I remained convinced that the conversation had not gone this way, in much the same way that I am certain she was right. When Irene and the baby got to Bucharest, she texted me: “Thanks for ‘helping me’ with the car seat”.
All of a sudden, it clicked that the whole scene was just pre-travel-with-a-baby nerves. She was thanking me for being paternal. And looking after our family’s well being is not “helping her” — it’s loving each other.
We showered together that night before Irene left, and we cuddled in bed. Finally, I am going to sleep well for a night, I whispered, knowing full well I shouldn’t say such a thing (yep, I am superstitious).
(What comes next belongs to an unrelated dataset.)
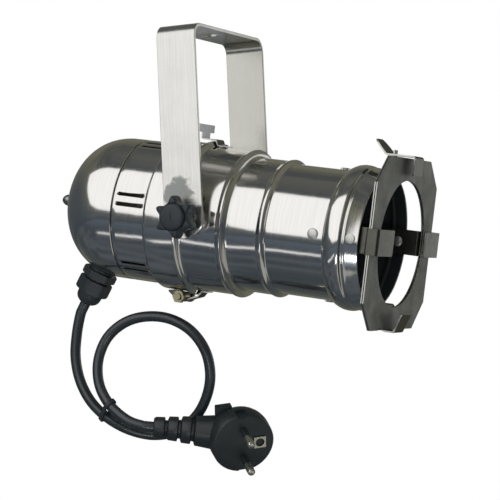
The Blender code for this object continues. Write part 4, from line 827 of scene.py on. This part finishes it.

León had a bad night. It was one of the few times when breastfeeding and his mother was not calming him down. It was one of the rare times when my arms were more effective than his mother’s. He fell asleep. I put him down; he woke up. I picked him up; he fell back asleep quickly.
This too shall pass
I spent some time with León in my arms that night. I asked the darkness, the only one up at that hour, does he want to be with me because they’re off tomorrow? And those nightmares took shape, the ones which you burrow deep: What if something happens tomorrow on their trip, and this is the last time we’ll be together, and happy?
I lie there with León gripping my pajamas, his other hand on my face, looking for contact though he is asleep, as if he wants to reassure himself that I am there with him.
And when am I going to get a good night’s rest? That moment — with León clinging on, in exhaustion — feels like forever, but it’s just a moment, and this is just a phase. It’ll go quickly. Parenthood is full of extremes, I think.